* Start GIVEN INFORMATION *
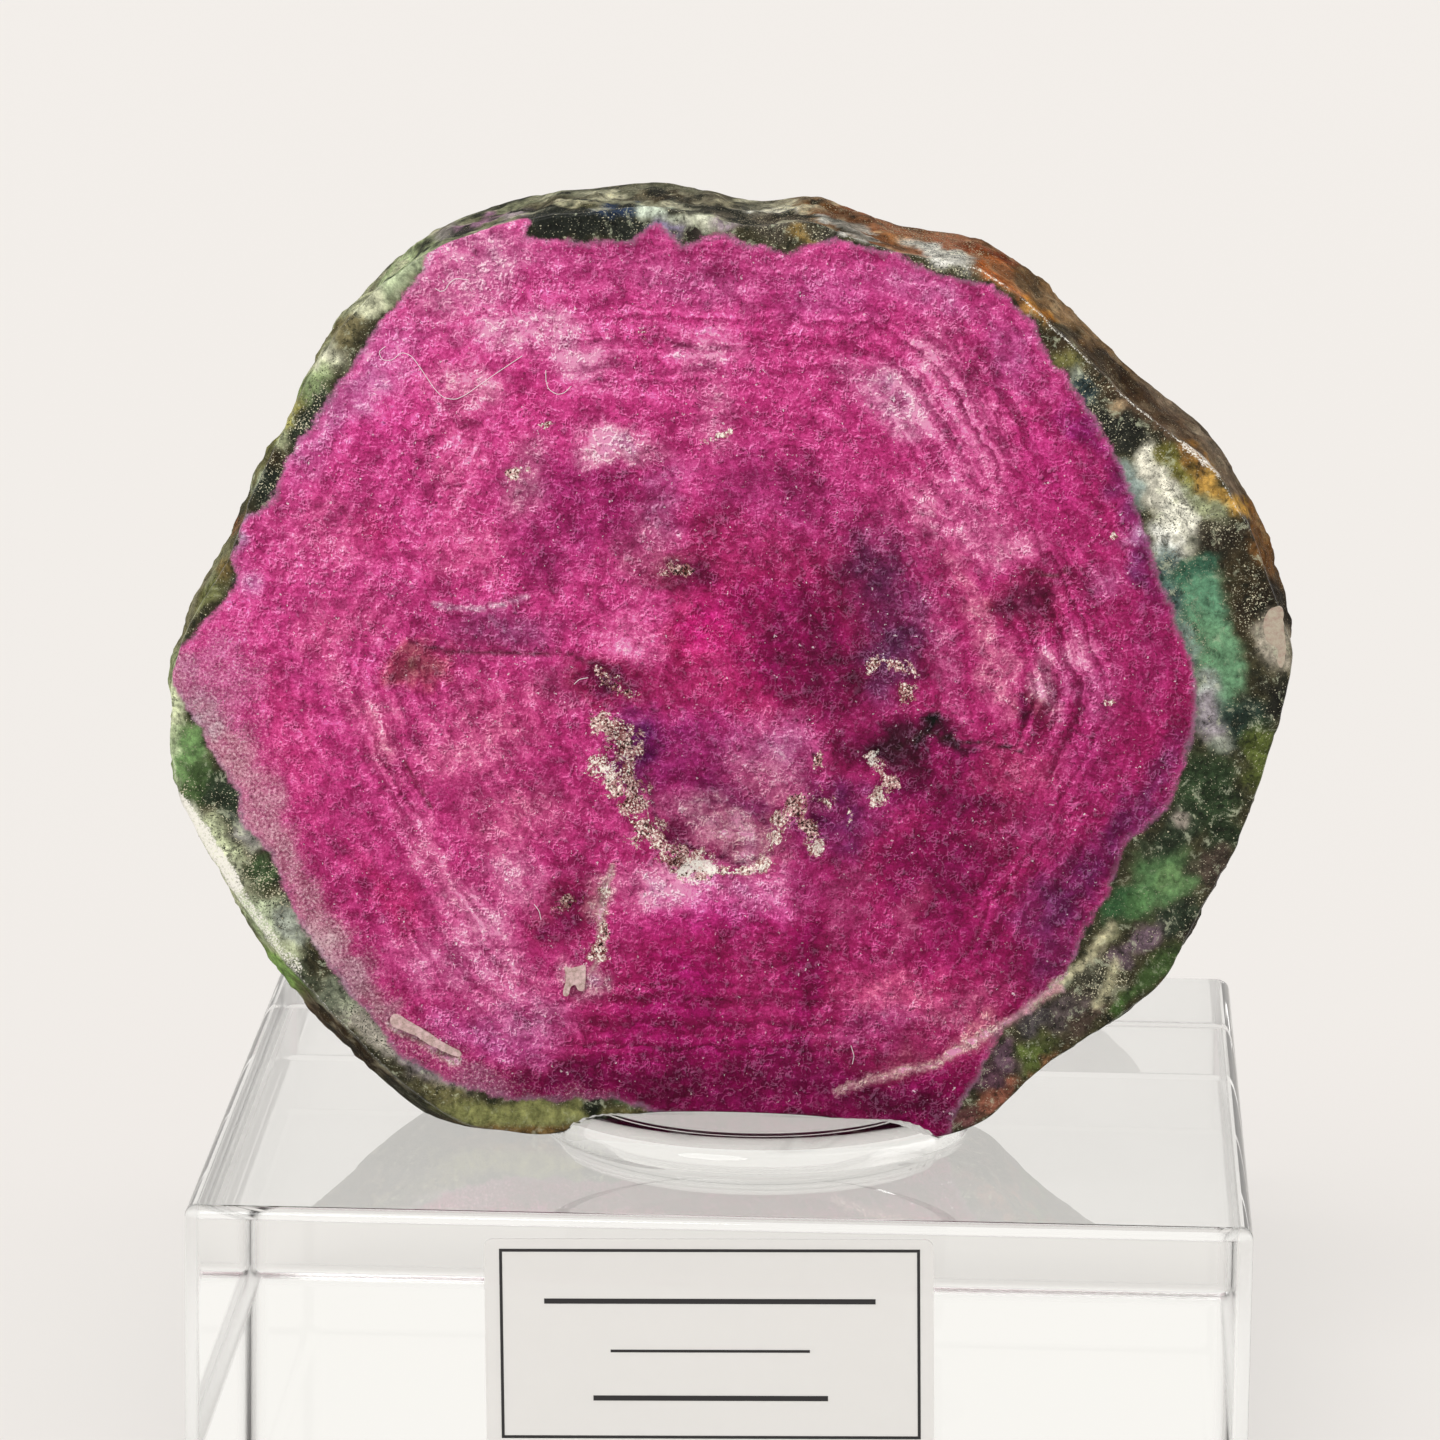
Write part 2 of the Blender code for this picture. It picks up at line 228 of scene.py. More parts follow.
# edge of the flake that broke out of the polished face
chipEdge = [
    (-7.9, 40.2), (-7.3, 38.6), (-6.9, 36.9), (-6.0, 35.6), (-5.3, 34.5), (-4.5, 33.3), (-3.4, 32.1),
    (-2.2, 31.4), (-0.9, 31.2), (0.6, 31.3), (1.8, 31.8), (2.5, 33.0), (3.2, 34.6), (4.2, 35.6),
    (4.6, 37.4), (4.4, 39.8), (2.8, 41.6), (-0.5, 42.4), (-4.5, 42.0),
]

# small hollows in the front face: across, up, half width, half height, depth
hollows = [
    (-6.9, 38.4, 0.8, 1.3, 0.35), (-2.8, 31.3, 1.2, 0.6, 0.40), (8.3, 38.1, 0.5, 0.8, 0.30),
    (8.4, 35.8, 0.4, 0.7, 0.30), (-9.8, 29.0, 0.9, 0.7, 0.25), (-7.4, 29.3, 0.4, 0.7, 0.25),
    (-8.9, 24.4, 0.7, 0.9, 0.30), (-18.3, 21.0, 1.1, 0.5, 0.30), (-16.6, 20.0, 0.9, 0.4, 0.25),
    (4.9, 34.6, 0.7, 1.2, 0.35), (5.0, 32.6, 0.5, 0.7, 0.25), (21.7, 41.6, 0.4, 0.3, 0.10),
    (14.4, 39.2, 0.3, 0.3, 0.15), (-5.3, 62.5, 0.3, 0.3, 0.12), (-10.9, 57.0, 0.3, 0.3, 0.12),
]

# veins and cracks: points, half width, groove depth, colour
veins = [
    ([(21.9, 28.4), (20.9, 27.1), (20.1, 25.9), (18.6, 24.7)], 0.34, 0.05, "c0ba98"),
    ([(22.2, 26.3), (21.8, 25.0), (21.1, 23.7)], 0.36, 0.05, "bdb896"),
    ([(6.3, 18.3), (8.2, 19.0), (10.2, 19.6), (11.8, 19.9), (13.2, 20.9), (14.4, 21.6), (15.8, 22.4),
      (17.5, 23.7), (18.9, 24.7)], 0.30, 0.06, "d69aa8"),
    ([(-19.6, 21.6), (-18.2, 20.9), (-16.9, 20.2), (-15.9, 19.5)], 0.34, 0.10, "d0b8ae"),
    ([(-17.4, 46.6), (-15.2, 46.1), (-13.4, 46.6), (-11.8, 47.1)], 0.14, 0.05, "d08ab4"),
    ([(-18.5, 44.2), (-15.3, 43.7), (-12.5, 43.7), (-10.0, 43.9), (-8.0, 43.3), (-5.9, 42.0)],
     0.14, 0.06, "641c38"),
    ([(-6.9, 31.4), (-7.4, 29.8), (-7.5, 27.5), (-7.3, 26.2), (-8.0, 25.2)], 0.22, 0.08, "b98a94"),
    ([(9.3, 38.6), (11.0, 39.6), (13.0, 39.2), (15.0, 38.9), (16.4, 38.6)], 0.14, 0.05, "2c1016"),
    ([(16.2, 49.3), (17.8, 48.9), (19.6, 49.3)], 0.10, 0.04, "5a2030"),
    ([(-9.0, 47.5), (-6.0, 47.9), (-2.6, 47.6)], 0.07, 0.03, "7c2048"),
    ([(-19.2, 38.1), (-18.3, 36.2), (-17.4, 34.6)], 0.06, 0.03, "70203c"),
    ([(-13.4, 62.6), (-11.2, 62.5), (-9.0, 62.8)], 0.07, 0.03, "8e2c5c"),
    ([(-4.2, 61.8), (-2.0, 61.7), (0.4, 61.9)], 0.06, 0.03, "902f5f"),
    # broken edge of the flake, and a step in its floor: grooves with dark lines of painted shade along them
    ([(-5.0, 36.6), (-4.8, 35.7), (-4.4, 34.2), (-4.0, 33.0), (-3.0, 32.5), (-1.0, 31.85), (0.4, 31.65),
      (1.5, 31.85), (2.3, 32.2)], 0.15, 0.05, "5e1a3c"),
    ([(-2.8, 35.0), (-1.7, 35.15), (-0.5, 35.0), (0.7, 34.7), (1.6, 34.3), (2.1, 33.6), (2.3, 32.9)],
     0.13, 0.05, "8a3462"),
    ([(4.5, 38.1), (4.8, 37.5)], 0.14, 0.05, "3a1020"),
]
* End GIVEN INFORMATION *
WORK TO COMPLETE
The lines above should be duplicated exactly.

EXERCISE RESPONSE
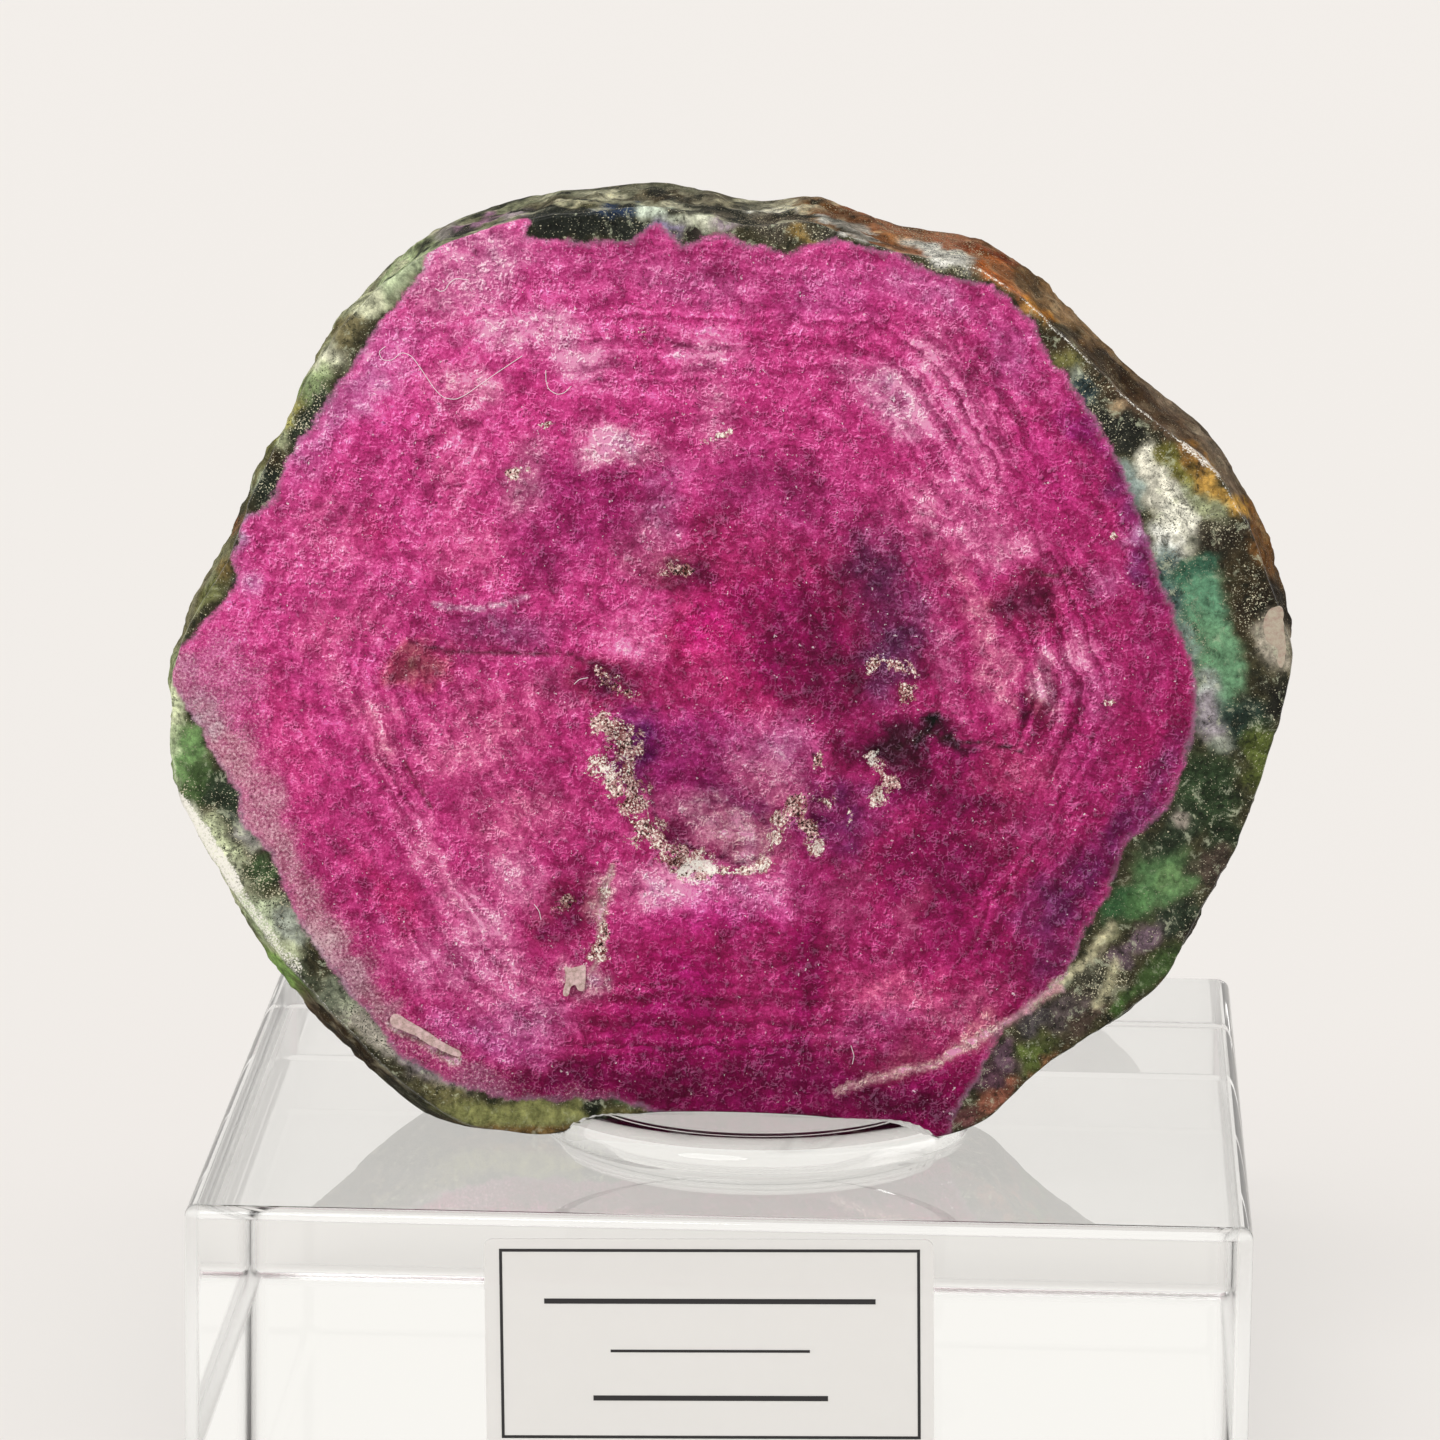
Write part 2 of the Blender code for this picture. It picks up at line 228 of scene.py. More parts follow.
# edge of the flake that broke out of the polished face
chipEdge = [
    (-7.9, 40.2), (-7.3, 38.6), (-6.9, 36.9), (-6.0, 35.6), (-5.3, 34.5), (-4.5, 33.3), (-3.4, 32.1),
    (-2.2, 31.4), (-0.9, 31.2), (0.6, 31.3), (1.8, 31.8), (2.5, 33.0), (3.2, 34.6), (4.2, 35.6),
    (4.6, 37.4), (4.4, 39.8), (2.8, 41.6), (-0.5, 42.4), (-4.5, 42.0),
]

# small hollows in the front face: across, up, half width, half height, depth
hollows = [
    (-6.9, 38.4, 0.8, 1.3, 0.35), (-2.8, 31.3, 1.2, 0.6, 0.40), (8.3, 38.1, 0.5, 0.8, 0.30),
    (8.4, 35.8, 0.4, 0.7, 0.30), (-9.8, 29.0, 0.9, 0.7, 0.25), (-7.4, 29.3, 0.4, 0.7, 0.25),
    (-8.9, 24.4, 0.7, 0.9, 0.30), (-18.3, 21.0, 1.1, 0.5, 0.30), (-16.6, 20.0, 0.9, 0.4, 0.25),
    (4.9, 34.6, 0.7, 1.2, 0.35), (5.0, 32.6, 0.5, 0.7, 0.25), (21.7, 41.6, 0.4, 0.3, 0.10),
    (14.4, 39.2, 0.3, 0.3, 0.15), (-5.3, 62.5, 0.3, 0.3, 0.12), (-10.9, 57.0, 0.3, 0.3, 0.12),
]

# veins and cracks: points, half width, groove depth, colour
veins = [
    ([(21.9, 28.4), (20.9, 27.1), (20.1, 25.9), (18.6, 24.7)], 0.34, 0.05, "c0ba98"),
    ([(22.2, 26.3), (21.8, 25.0), (21.1, 23.7)], 0.36, 0.05, "bdb896"),
    ([(6.3, 18.3), (8.2, 19.0), (10.2, 19.6), (11.8, 19.9), (13.2, 20.9), (14.4, 21.6), (15.8, 22.4),
      (17.5, 23.7), (18.9, 24.7)], 0.30, 0.06, "d69aa8"),
    ([(-19.6, 21.6), (-18.2, 20.9), (-16.9, 20.2), (-15.9, 19.5)], 0.34, 0.10, "d0b8ae"),
    ([(-17.4, 46.6), (-15.2, 46.1), (-13.4, 46.6), (-11.8, 47.1)], 0.14, 0.05, "d08ab4"),
    ([(-18.5, 44.2), (-15.3, 43.7), (-12.5, 43.7), (-10.0, 43.9), (-8.0, 43.3), (-5.9, 42.0)],
     0.14, 0.06, "641c38"),
    ([(-6.9, 31.4), (-7.4, 29.8), (-7.5, 27.5), (-7.3, 26.2), (-8.0, 25.2)], 0.22, 0.08, "b98a94"),
    ([(9.3, 38.6), (11.0, 39.6), (13.0, 39.2), (15.0, 38.9), (16.4, 38.6)], 0.14, 0.05, "2c1016"),
    ([(16.2, 49.3), (17.8, 48.9), (19.6, 49.3)], 0.10, 0.04, "5a2030"),
    ([(-9.0, 47.5), (-6.0, 47.9), (-2.6, 47.6)], 0.07, 0.03, "7c2048"),
    ([(-19.2, 38.1), (-18.3, 36.2), (-17.4, 34.6)], 0.06, 0.03, "70203c"),
    ([(-13.4, 62.6), (-11.2, 62.5), (-9.0, 62.8)], 0.07, 0.03, "8e2c5c"),
    ([(-4.2, 61.8), (-2.0, 61.7), (0.4, 61.9)], 0.06, 0.03, "902f5f"),
    # broken edge of the flake, and a step in its floor: grooves with dark lines of painted shade along them
    ([(-5.0, 36.6), (-4.8, 35.7), (-4.4, 34.2), (-4.0, 33.0), (-3.0, 32.5), (-1.0, 31.85), (0.4, 31.65),
      (1.5, 31.85), (2.3, 32.2)], 0.15, 0.05, "5e1a3c"),
    ([(-2.8, 35.0), (-1.7, 35.15), (-0.5, 35.0), (0.7, 34.7), (1.6, 34.3), (2.1, 33.6), (2.3, 32.9)],
     0.13, 0.05, "8a3462"),
    ([(4.5, 38.1), (4.8, 37.5)], 0.14, 0.05, "3a1020"),
]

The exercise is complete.